Expose the maximum length of a file in the header

In #30, protections were added to prevent writing a wave file longer than the RIFF 4GB limit.

One confusing area when consuming this is that the maximum length of a wave file, in samples, should be known before opening the file. This allows the consuming program to reason about the file.

Use usize everywhere

In Rust, indexing of arrays and general sizes are typically represented by a usize.

wave_stream currently uses a u32, because the wave header uses u32.

Initially, I believed it was best to keep with the type limitations imposed by the wave format. Instead, I believe it's simpler to keep with Rust semantics for indicating size and location; and have a runtime exception if the wave file is longer than u32::MAX;

Support upconverting on read and write

It should be possible to read an 8-bit wav as if it's a float; upconverting to float through the process.

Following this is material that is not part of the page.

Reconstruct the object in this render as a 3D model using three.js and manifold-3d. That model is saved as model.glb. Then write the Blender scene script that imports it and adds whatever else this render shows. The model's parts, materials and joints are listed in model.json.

(Likewise, 16-bit should automatically upconvert to 24-bit and float.)

Downconverting, (float -> 8-bit) on read or write will not be supported.

Documentation

Idiomatic Rust documentation is needed prior to publishing the library

Support files greater than 4GB

Currently, files that are long are truncated. (See GWBasic/soft_matrix#77 )

I've determined this is because RIFF + WAV has limitations imposed by 32-bit lengths specified in the file.

Specifically, https://docs.fileformat.com/audio/wav/ states that bytes 5-8 are the length of the file, in bytes. A 32-bit 6-channel wav that's 2 hours will be 8GB. This overflows RIFF's file length field.

In this bug: Figure out how to construct wav files that are longer than 32-bit RIFF file limits. https://www.loc.gov/preservation/digital/formats/fdd/fdd000001.shtml#notes might explain how to do this.

Note: Wave files > 4GB in length will not be supported. The reason is that there are two competing proposals to alter the wave file format, and support for these file formats in other applications is very limited. A much better approach for files > 4GB is to use an alternate file format, like AIFF.

I currently do not intend on supporting other audio file formats in wave_stream. At some point it may make sense to write a sister library called "aiff_stream," and possibly a library that allows reading and writing both.